Fundamental analysis is a key concept in the investing circle, offering investors a powerful edge by determining the intrinsic value of stocks. This blog introduces beginners to the principles of fundamental analysis and details the main stages in assessing a company’s operational and potential financial performance.

Understanding Fundamental Analysis

Fundamental analysis involves digging deep into financial data to assess a company’s value based on various economic, financial, and other qualitative and quantitative factors. The goal is not to judge whether the stock’s price is too high, too low, or just right, but to understand its actual value.

Step 1: Review Financial Information

The journey into fundamental analysis begins with a thorough review of three crucial financial statements: the income statement, the balance sheet, and the cash flow statement. These documents provide a comprehensive overview of a company’s operations, economic performance, and cash flow dynamics:

Income Statement: This statement summarizes the financials for a reporting period, showing how revenues are transformed into net income or losses after expenses.

Balance Sheet: This snapshot of a company’s financial condition at a specific time details assets, liabilities, and shareholders’ equity, helping assess the company’s financial stability and risk level.

Cash Flow Statement: This outlines the cash movements through the company’s operating, investing, and financing activities.

Step 2: Economic Analysis of Profit Earnings

Profit growth is a critical indicator of a company’s potential. Higher and consistent earnings suggest that the investment opportunity is profitable. Analyzing profit margins and gross profit margins helps investors understand how effectively management is running the company.

Step 3: Assess Growth Potential

Evaluating a company’s future growth potential involves studying market demand, competitive landscape, innovation capabilities, and opportunities. Engaging with industry experts, analyzing market projections, and reviewing analyst reports provide insights into potential growth prospects and emerging challenges.

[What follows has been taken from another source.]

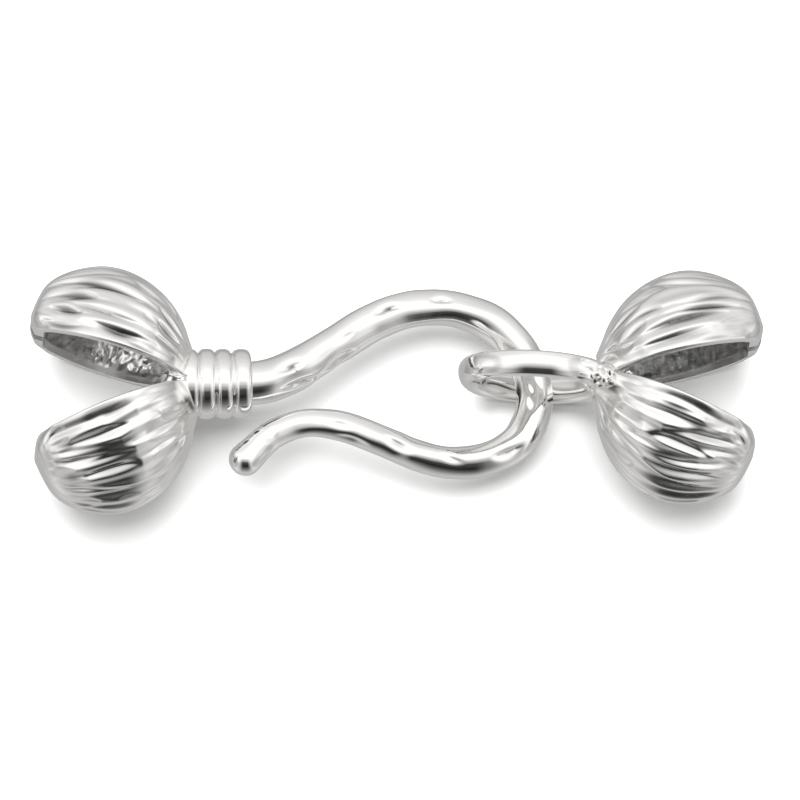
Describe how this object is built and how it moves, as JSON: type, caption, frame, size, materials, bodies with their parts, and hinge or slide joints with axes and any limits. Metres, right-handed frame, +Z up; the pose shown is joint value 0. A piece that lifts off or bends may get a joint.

Step 4: Calculate Financial Ratios

Financial ratios facilitate the comparison of companies within the same industry and understanding of their performance across different parameters:

Price-to-Earnings (P/E) Ratio: Indicates a stock’s current price per share relative to its net income per share.

Debt-to-Equity Ratio: Measures the ratio of shareholders’ equity to various debts used to finance the company’s assets.

Return on Equity (ROE): A performance metric calculated as net profit divided by shareholder’s equity, showing how much profit a company makes with the money shareholders have invested.

Step 5: Consider Dividend Performance

Review the past five to ten years of dividend history to determine the consistency and duration of the company’s successful dividend payments: has the company gradually increased its dividends as its financial success grew? Did the company sustain its dividends even during economic downturns and recessions?

Step 6: Conduct Qualitative Analysis

Competitive advantage is not limited to financial metrics. The quality of management, brand strength, patents, and technical expertise are other critical factors in achieving competitive success. This can also include analyzing the track record of management and their interactions with competitors to enrich your analysis.


Fundamental analysis plays an important role in forming a portfolio for investors interested in developing a long-term beneficial strategy. Remember that successful investments result from a balance of continual study and staying updated on market and economic trends.